A group of Brazilian researchers succeeded in preventing allergic asthma from progressing in experimental models by increasing the amount of a protein. This increase, in turn, blocked the CD4+ T lymphocytes responsible for producing a cytokine that triggers a cascade of events resulting in the onset and progression of the disease.
This knowledge of how the disease can be resolved in cell cultures and animals will form a basis for the research and development of a drug to control expression of this protein in experimental models and humans.
The study was conducted by members of the Center for Research on Inflammatory Diseases (CRID), a Research, Innovation & Dissemination Center (RIDC) funded by São Paulo Research Foundation – FAPESP.
The results were published in the Journal of Allergy and Clinical Immunology and are part of a São Paulo Research Foundation – FAPESP-supported postdoctoral research project for which the grantee is Luciana Benevides, a researcher at the University of São Paulo's Ribeirão Preto Medical School (FMRP-USP) and first author of the article.
"People with allergic or bronchial asthma are currently prescribed drugs such as antihistamines, bronchodilators, and corticosteroids, which inhibit the symptoms of the disease but also inhibit the cellular response, including that of TH2 lymphocytes," said João Santana da Silva, a professor at FMRP and principal investigator for the project.
"TH2 lymphocytes lead to the production of substances that cause the symptoms, so this treatment strategy targets only symptoms such as rhinorrhea [runny nose], breathlessness and so on. What we discovered is that, if other T lymphocytes called TH9 cells are blocked, the disease will be effectively resolved and the production of substances that cause the symptoms will stop," Silva said.
To achieve these results, the researchers performed experiments with cell cultures from mice and humans as well as transgenic mice.
The experiments confirmed that when the gene Blimp-1 is overexpressed, production of the protein it encodes, which is also called Blimp-1, increases, and this protein blocks the action of the lymphocytes that produce IL-9, a cytokine that causes allergic airway inflammation. "The key point is that blocking IL-9 weakens the response by TH2 cells, slowing progression of the disease," Benevides.
To test the hypothesis that Blimp-1 plays an important role in allergy resolution, the researchers created transgenic mice with this gene switched off in their T lymphocytes.
Because the gene has other functions, it could not be completely silenced, so they used a technique called conditional knockout, so the gene would fail to function only in T-cells.
Next, both transgenic mice with Blimp-1 deleted in their T-cells and control mice were submitted to a procedure that induced an allergy.
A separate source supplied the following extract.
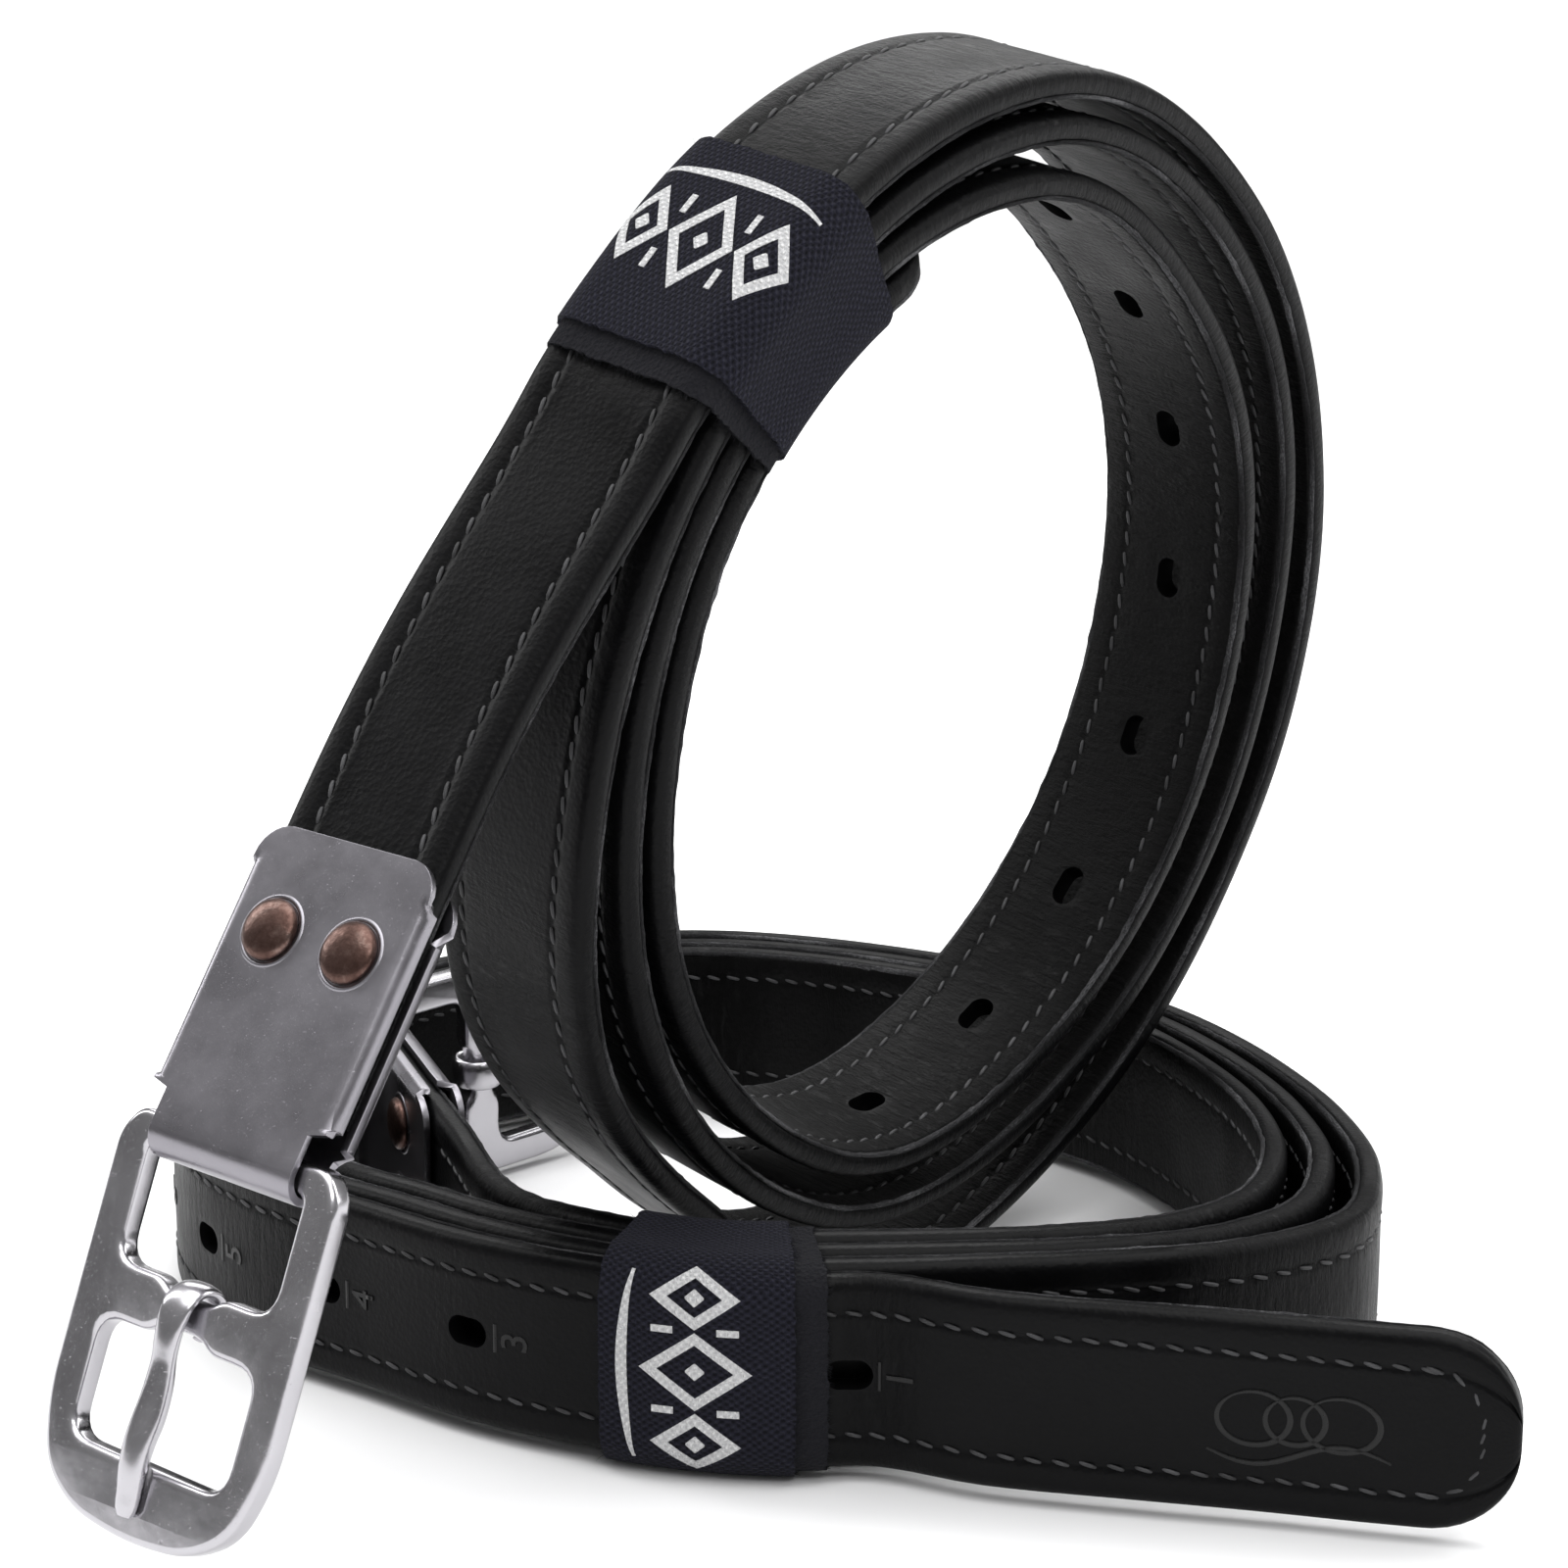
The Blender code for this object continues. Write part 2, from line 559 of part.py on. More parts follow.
def lying(mats):
    shift = np.array(ORIGIN_SHIFT)
    axes = (np.array([1.0, 0, 0]), np.array([0, 1.0, 0]), np.array([0, 0, 1.0]))
    centre = np.array(LIE_CENTRE)
    heading = math.radians(LIE_PLATE_HEADING)
    fold, ahead = np.array(LIE_FOLD), np.array([math.cos(heading), math.sin(heading)])
    origin = centre[:2]
    points = [tuple(np.array(p) - origin) for p in LIE_TIP]
    points += winding(LIE_ANGLES, LIE_TURNS, LIE_LAST)
    points += [tuple(fold - k * ahead - origin) for k in (44.0, 36.0, 24.0, 12.0, 0.0)]
    strap = Strap(points, centre + shift, axes, True, slanted(*LIE_DRIFT))
    leather("lying", strap, 1, LIE_FRAME_SWING, mats)
    band("lying", strap, ((-106.0, -83.8), (-107.0, -87.0)), mats)
    return strap


def main():
    clear_scene()
    mats = {"skin": material("black_leather", (0.012, 0.012, 0.013), 0.42),
            "lining": material("black_lining_leather", (0.016, 0.015, 0.015), 0.6),
            "web": material("black_webbing", (0.02, 0.02, 0.022), 0.8),
            "steel": material("satin_steel", (0.58, 0.57, 0.58), 0.24, 1.0),
            "copper": material("aged_copper", (0.28, 0.15, 0.11), 0.35, 1.0),
            "woven": material("woven_band", (0.014, 0.014, 0.022), 0.85),
            "pile": material("pile_band", (0.012, 0.012, 0.018), 0.95)}
    lying(mats)
    standing(mats)


main()
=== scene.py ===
import math
import bmesh
import bpy
import numpy as np
from mathutils import Matrix, Vector


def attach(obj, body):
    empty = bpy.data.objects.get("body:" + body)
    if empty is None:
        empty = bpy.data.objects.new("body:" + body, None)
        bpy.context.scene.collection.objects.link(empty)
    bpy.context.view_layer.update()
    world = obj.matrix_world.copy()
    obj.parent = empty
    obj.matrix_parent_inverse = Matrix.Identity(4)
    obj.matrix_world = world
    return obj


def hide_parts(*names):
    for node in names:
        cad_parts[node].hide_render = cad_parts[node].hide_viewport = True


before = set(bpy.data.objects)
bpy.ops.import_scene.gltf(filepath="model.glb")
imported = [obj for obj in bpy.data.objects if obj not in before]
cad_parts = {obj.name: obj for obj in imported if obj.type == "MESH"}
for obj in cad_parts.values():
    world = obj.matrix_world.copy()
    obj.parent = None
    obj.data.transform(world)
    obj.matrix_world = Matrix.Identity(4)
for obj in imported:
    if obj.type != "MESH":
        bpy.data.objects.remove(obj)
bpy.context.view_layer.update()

MM = 0.001
rng = np.random.default_rng(7)

# ---- dimensions shared with the solids (mm)
SHIFT = np.array([5.3, -52.2, 0.0])
HALF, THICK = 12.5, 3.8
HOLE_FIRST, HOLE_PITCH, HOLE_COUNT = 82.0, 25.0, 12
PLATE_LONG, FOLD_R, STRAP_STOP = 37.0, 2.75, 6.5
SHEET = 0.9                          # steel of the buckle plate
RIVET_SIDE, RIVET_DOWN = 6.1, 12.3   # rivets from the plate's middle and from its top edge
STITCH_ROW = 8.0                     # stitch line from the strap's middle
STRAIGHT = (0.0, 12.0, 24.0, 36.0, 44.0)   # stations of the straight run behind each buckle
STAND = dict(
    turned=42.0, lean=10.5, centre=(11.3, 57.5, 91.0),
    angles=(150, 135, 120, 90, 60, 30, 0, -30, -60, -90, -120, -150, -180),
    turns=((77.3, 77.5, 79.4, 81.2, 76.9, 75.2, 76.9, 79.9, 84.8, 88.0, 76.8, 74.6, 70.6),
           (71.4, 72.7, 73.9, 75.5, 71.2, 69.0, 68.7, 71.6, 74.5, 76.1, 70.0, 65.7, 64.4),
           (66.8, 68.0, 68.8, 68.4, 61.9, 59.5, 59.1, 61.7, 65.4, 68.0, 62.7, 59.7, 59.1)),
    last=((150, 62.1), (135, 63.2), (120, 64.0), (108, 64.3)),
    fold=(-118.9, -35.4), rise=55.0, tail=((-76.4, 25.3),), drift=(9.0, 9.0), swing=-13.0)
LIE = dict(
    centre=(-8.0, 70.0, 14.5),
    angles=(-80, -95, -110, -125, -140, -155, -170, -200, -230, -245, -260, -275, -290, -320,
            -350, -365, -380, -392, -402, -414, -428),
    turns=((69.5, 68.0, 66.2, 66.0, 67.6, 74.0, 80.0, 85.0, 86.5, 87.5, 86.5, 81.5, 77.0, 74.8,
            76.0, 80.0, 85.5, 88.5, 84.0, 75.0, 67.5),
           (64.4, 63.4, 61.6, 61.4, 62.8, 68.8, 74.6, 79.6, 81.2, 82.3, 81.4, 76.7, 72.4, 70.2,
            71.2, 74.6, 79.2, 81.2, 78.0, 69.8, 62.7),
           (59.6, 58.8, 57.0, 56.8, 58.0, 63.6, 69.2, 74.2, 75.9, 77.1, 76.4, 71.9, 67.7, 65.6,
            66.4, 69.2, 72.6, 73.8, 71.2, 64.6, 57.8)),
    last=((-80, 54.8), (-95, 54.2), (-110, 52.4), (-125, 51.6)),
    tip=((81.5, -18.5), (68.0, -15.4), (54.0, -12.0), (37.0, -8.4), (19.0, -4.2)),
    fold=(-66.0, 96.0), heading=111.0, drift=(3.4, 3.6), swing=-68.0)


# ---- node material helpers
def set_stops(ramp, stops):
    """Give a colour ramp its stops, as pairs of place and colour."""
    while len(ramp.elements) < len(stops):
        ramp.elements.new(0.5)
    for element, (at, colour) in zip(ramp.elements, stops):
        element.position = at
        element.color = (*colour, 1.0)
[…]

The researchers injected doses of ovalbumin and then introduced the same substance into the animals' nostrils (intranasal instillation), producing airway inflammatory disease as a result of an allergy to egg white protein.
When they analyzed the reactions in the two groups of animals, they found that the mice without Blimp-1 suffered the effects of allergy much more than the mice that had the active gene.
"Although both groups developed the allergy, we showed that the animals without Blimp-1 in their T-cells had far more intense lung inflammation than the control animals," Benevides said.
Having demonstrated the role of Blimp-1 in inflammation, the researchers created a method for overexpressing the gene to see whether the abnormally large amount of protein produced would inhibit production of the cytokine IL-9.
They then collected samples of human peripheral blood mononuclear cells, which are widely used in immunology research. Samples were collected from healthy individuals and people with allergic asthma.
The blood cells received an innocuous virus or a virus that contained Blimp-1, which became part of the cells' DNA. In cells from both healthy and asthmatic individuals, Blimp-1 produced large amounts of protein and inhibited the production of TH9, which produces IL-9.
Although IL-9 was expressed in the cells from both healthy and asthmatic individuals, its expression was more intense in the latter. The same result was observed in a similar experiment with murine cells.
Use in other diseases
Based on these findings, the group now plans to develop drugs capable of inducing Blimp-1 expression to control TH9 cells. "We're testing its role in the regulation of TH9 cells using other experimental models, such as tumors, but it's too soon to draw any conclusions," Benevides said.
In the case of cancers such as melanoma, preliminary experiments that have not yet been published show that when Blimp-1 expression is reduced, the resulting increase in TH9 cells leads to a reduction in tumor size.
A cancer drug developed on this basis would therefore inhibit Blimp-1 expression, whereas a drug for asthma and autoimmune diseases would boost Blimp-1 expression.
"The most important discovery is a new function for a well-known transcription factor, which we now know to also be capable of inhibiting the differentiation of IL-9-producing T-cells. This opens up the prospect of research on several diseases in which TH9 cells are involved," Benevides said.